Saturday, December 29, 2007
Utilities push limits of nuclear plants
December 29, 2007
They're worked longer, harder.
With new nuclear power plants still years away, the industry plans to push the nation's aging nuclear fleet to last longer and work harder.
The industry says it's perfectly safe, but not everyone agrees.
Here in Florida and across the country, utilities have asked federal regulators to extend their plants' 40-year operating licenses for another 20 years. Many of those utilities also want to alter their nuclear plants to produce more electricity.
"From an engineering and technical standpoint, there is no reason not to extend the life of the plant," said Buddy Eller, spokesman for Progress Energy Florida. "And from an economic and environmental standpoint, in terms of emissions, it's a win-win for customers."
The St. Petersburg utility has already won approval to increase the output of its Crystal River nuclear plant, and plans to ask for a 20-year license renewal, says the Nuclear Regulatory Commission. Crystal River's 40-year license expires in 2016.
"Our agency doesn't look at any other factor more than 'can it be done safely?'" said NRC spokesman Roger Hannah.
But not everyone agrees that the commission's oversight is enough. Edwin Lyman, a senior scientist with the Union of Concerned Scientists, said renewals don't take into account increased population around plants, terrorist attack risks or the effects of aging combined with making plants work harder.
"If you don't have a perfect understanding of these aging issues, then are your inspection programs adequate?" Lyman asked.
So far, the NRC has approved 20-year license renewals for 48 of the nation's 103 nuclear reactors, and has 10 more under review, Hannah said. Florida Power & Light, which provides electricity to most of southeast Florida and operates four nuclear power plants in the state, already received renewals for its Florida plants.

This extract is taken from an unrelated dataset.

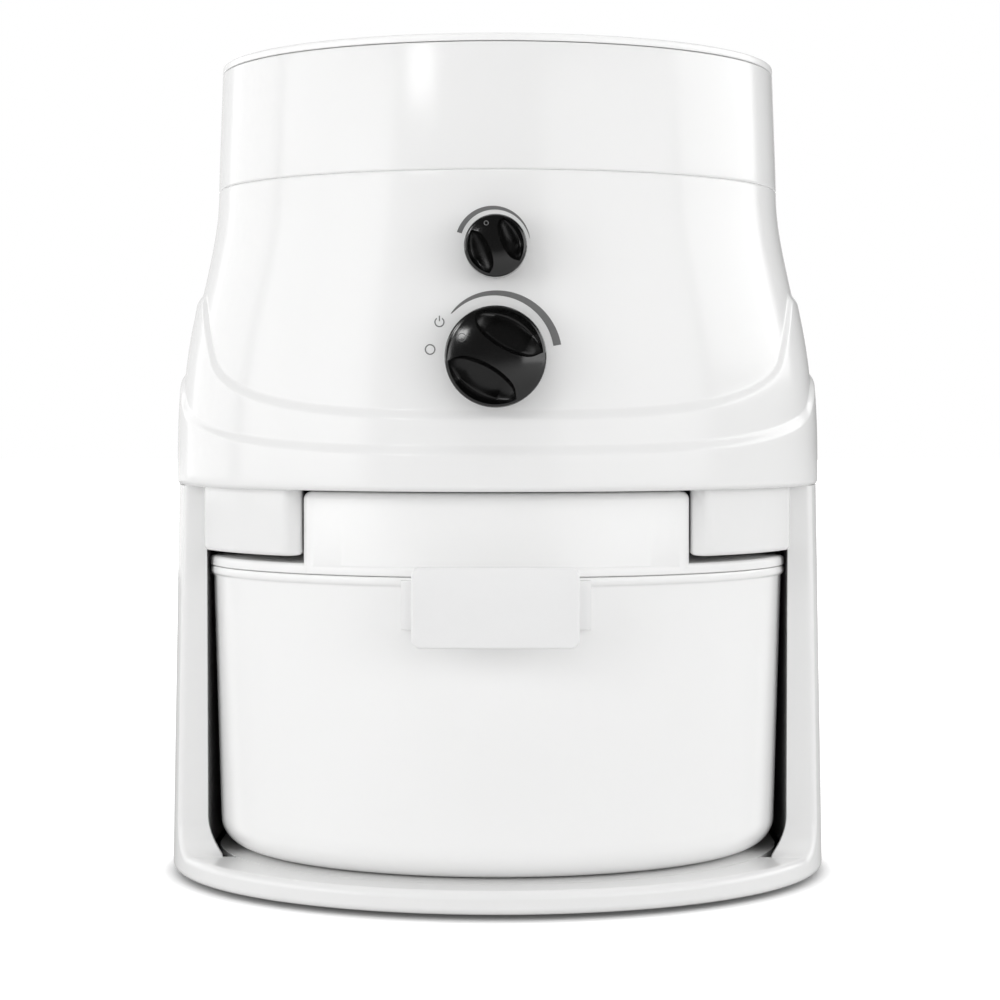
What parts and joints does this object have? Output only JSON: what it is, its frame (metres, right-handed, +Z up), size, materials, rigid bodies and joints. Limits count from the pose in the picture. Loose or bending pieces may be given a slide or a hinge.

Progress Energy Florida's sister utility in the Carolinas won renewals for two of its three nuclear facilities in North and South Carolina. The NRC said this week that there were no environmental reasons not to give the company's third plant, Shearon Harris, a renewal.
While utilities push to make their plants last longer, they also want them to produce more electricity. In nuclear parlance, it's called an "uprate." Since 2005, the NRC has approved 11 uprates, has 13 more under review and expects about 25 more applications in the next four to five years, Hannah said. The uprates will increase electricity output anywhere from 3 percent to 20 percent.
Crystal River is working on an uprate. Florida Power & Light won Public Service Commission approval for a 414-megawatt uprate at St. Lucie and Turkey Point earlier this month.
Uprates don't compromise safety, because most plants were "over-designed," said Hannah. He likened it to driving a high-performance sports car at low speeds. It can go much faster.
Lyman said the additional vibration and heat stress, combined with aging ,could cause equipment to fail.
"The common thread is that we don't believe that the rules and oversight for these changes are adequate."
Asjylyn Loder can be reached at email@example.com or (813) 225-3117.
Florida's nuclear reactors
Progress Energy Florida
- One reactor at its Crystal River power station in Citrus County. The original 40-year operating license expires Dec. 2016. It plans to ask in early 2009 for a 20-year renewal.
Florida Power & Light
- Four reactors: St. Lucie 1 and 2 and Turkey Point 3 and 4. St. Lucie 1 would have expired in March 2016, and St. Lucie 2 in April 2023. Granted 20-year license renewals to both plants in 2003.
- Turkey Point 3 license would have expired in July 2012 and Turkey Point 4 would have expired in April 2013. It was granted 20-year license renewals to both plants in 2002.